In memoriam アレクサンドル・トラーゼ

Alexander Toradze 1952-2022

 ジョージア(グルジア)出身で、国際的に活躍したピアニスト、アレクサンドル・トラーゼが5月10日、亡くなった。享年69歳。4月23日、アメリカ・ワシントン州バンクーバーでのバンクーバー交響楽団(USA)との公演中に急性心不全を起こし、体調不良のままショスタコーヴィチのピアノ協奏曲第2番を弾き終えたあと当地の病院に入院していたが、帰らぬ人となった。

© 藤本史昭 写真提供:トッパンホール

 1952年、トビリシ生まれ。モスクワのチャイコフスキー音楽院に学び、卒業後まもなく教授も務めた。1983年にアメリカに移住。1991年からは、インディアナ大学サウスベンド校で教鞭を執るなど、教育者として多くの後進の育成にあたった。

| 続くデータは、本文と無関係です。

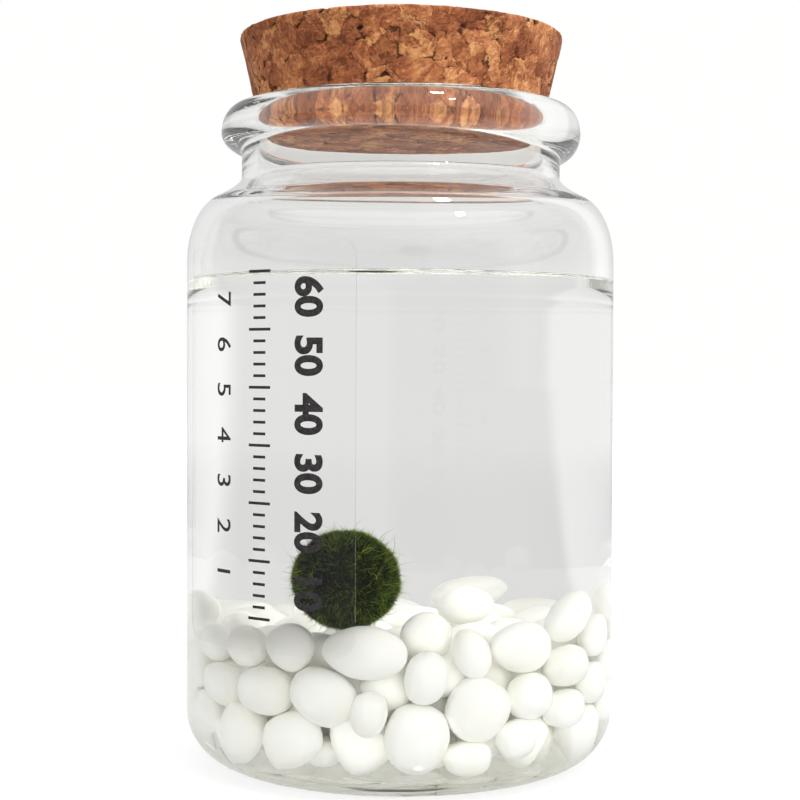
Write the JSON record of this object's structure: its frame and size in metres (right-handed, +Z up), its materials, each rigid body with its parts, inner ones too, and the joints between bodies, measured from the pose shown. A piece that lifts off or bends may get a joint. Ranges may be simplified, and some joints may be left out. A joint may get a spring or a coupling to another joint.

 演奏家としては、ワレリー・ゲルギエフがしばしばソリストに起用したことで、その存在が広く知られるようになった。特に、ゲルギエフ&マリインスキー歌劇場管とのプロコフィエフのピアノ協奏曲全集(フィリップス)は、名声を決定的なものとした。強靭な打鍵から繰り出される並外れたテクニックと重量感のあるダイナミックな表現力は、とりわけショスタコーヴィチ、プロコフィエフといったロシア音楽で真価を発揮。ベルリン・フィル、ロンドン響、ニューヨーク・フィルなど世界の主要オーケストラとの共演も多く、ザルツブルク音楽祭、BBCプロムス、エディンバラ、ロッテルダムなど夏の音楽祭にもたびたび出演した。

© 藤本史昭 写真提供:トッパンホール

 日本では、NHKのテレビ番組『スーパーピアノレッスン』の講師としての顔を思い出す向きも多いだろう。プロコフィエフの第7番のソナタを汗だくになって弾いている姿が印象的だった。最後の来日は2018年。パーヴォ・ヤルヴィ指揮N響と共演(このときもショスタコーヴィチの第2番を演奏)したほか、武蔵野市民文化会館とトッパンホールでリサイタルを開催。トッパンホールでの公演では、あまりに激しすぎる演奏に、ピアノのダンパー装置が故障し、途中で演奏を中断するハプニングが発生。しかし、調律師が舞台上で修理をする間にトークを展開するなど、アクシデントをものともせず、中断したプロコフィエフのピアノ協奏曲第3番(ピアノ連弾版)を弾き直して聴衆を沸かせた。